==== Information supplied
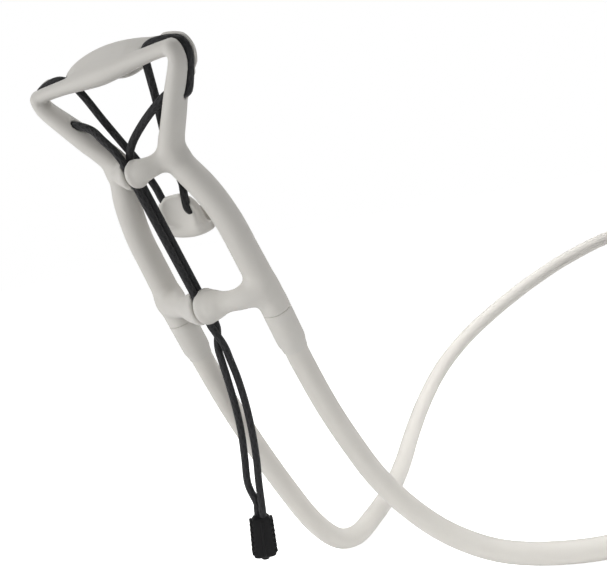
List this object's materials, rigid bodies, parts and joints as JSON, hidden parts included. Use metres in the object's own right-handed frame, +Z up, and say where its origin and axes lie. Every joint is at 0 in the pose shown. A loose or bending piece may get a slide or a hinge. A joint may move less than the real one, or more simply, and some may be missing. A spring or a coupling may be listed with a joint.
{
  "type": "phone holder",
  "caption": "Neck-worn holder: a soft frame with a hook and a cup on a drawcord clamps a flat slab, carried by a bendable neck loop.",
  "frame": {"origin": "centre of the footprint of the holder as it stands on a table, at the ground", "axes": "+Z up, +Y from the head towards the rear of the neck loop, +X to the right of someone who looks along +Y at the head's clamping cord side"},
  "size_m": [0.3263, 0.6121, 0.2666],
  "materials": {
    "soft_moulding": "satin",
    "soft_sleeve": "satin",
    "soft_tube": "satin",
    "core": "satin",
    "cord": "woven",
    "grip": "satin"
  },
  "bodies": {
    "frame": {"holder_frame": "soft_moulding", "left_sleeve": "soft_sleeve", "right_sleeve": "soft_sleeve", "neck_tube": "soft_tube", "neck_core": "core", "left_drawcord": "cord", "right_drawcord": "cord"},
    "cup": {"lower_cup": "soft_moulding", "left_cup_strand": "cord", "right_cup_strand": "cord"},
    "grip": {"grip_body": "grip", "grip_plug": "grip", "cord_knot": "cord", "left_pull_strand": "cord", "right_pull_strand": "cord"}
  },
  "joints": [
    {"name": "cup_draw", "type": "slide", "parent": "frame", "child": "cup", "axis": [0, -0.3746, 0.9272], "range_m": [-0.008, 0.01], "deforming": ["left_cup_strand", "right_cup_strand"]},
    {"name": "grip_pull", "type": "slide", "parent": "frame", "child": "grip", "axis": [0, 0, -1], "range_m": [-0.008, 0.01], "deforming": ["left_pull_strand", "right_pull_strand"]}
  ],
  "couplings": [
    {"joint": "grip_pull", "follows": "cup_draw", "ratio": 1}
  ]
}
========
*The problem:*
Recopy all the lines exactly as they appear.

*Solution for this task:*
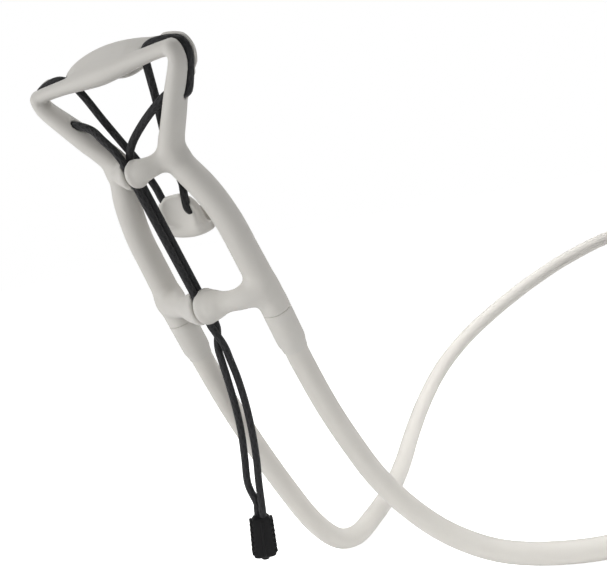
List this object's materials, rigid bodies, parts and joints as JSON, hidden parts included. Use metres in the object's own right-handed frame, +Z up, and say where its origin and axes lie. Every joint is at 0 in the pose shown. A loose or bending piece may get a slide or a hinge. A joint may move less than the real one, or more simply, and some may be missing. A spring or a coupling may be listed with a joint.
{
  "type": "phone holder",
  "caption": "Neck-worn holder: a soft frame with a hook and a cup on a drawcord clamps a flat slab, carried by a bendable neck loop.",
  "frame": {"origin": "centre of the footprint of the holder as it stands on a table, at the ground", "axes": "+Z up, +Y from the head towards the rear of the neck loop, +X to the right of someone who looks along +Y at the head's clamping cord side"},
  "size_m": [0.3263, 0.6121, 0.2666],
  "materials": {
    "soft_moulding": "satin",
    "soft_sleeve": "satin",
    "soft_tube": "satin",
    "core": "satin",
    "cord": "woven",
    "grip": "satin"
  },
  "bodies": {
    "frame": {"holder_frame": "soft_moulding", "left_sleeve": "soft_sleeve", "right_sleeve": "soft_sleeve", "neck_tube": "soft_tube", "neck_core": "core", "left_drawcord": "cord", "right_drawcord": "cord"},
    "cup": {"lower_cup": "soft_moulding", "left_cup_strand": "cord", "right_cup_strand": "cord"},
    "grip": {"grip_body": "grip", "grip_plug": "grip", "cord_knot": "cord", "left_pull_strand": "cord", "right_pull_strand": "cord"}
  },
  "joints": [
    {"name": "cup_draw", "type": "slide", "parent": "frame", "child": "cup", "axis": [0, -0.3746, 0.9272], "range_m": [-0.008, 0.01], "deforming": ["left_cup_strand", "right_cup_strand"]},
    {"name": "grip_pull", "type": "slide", "parent": "frame", "child": "grip", "axis": [0, 0, -1], "range_m": [-0.008, 0.01], "deforming": ["left_pull_strand", "right_pull_strand"]}
  ],
  "couplings": [
    {"joint": "grip_pull", "follows": "cup_draw", "ratio": 1}
  ]
}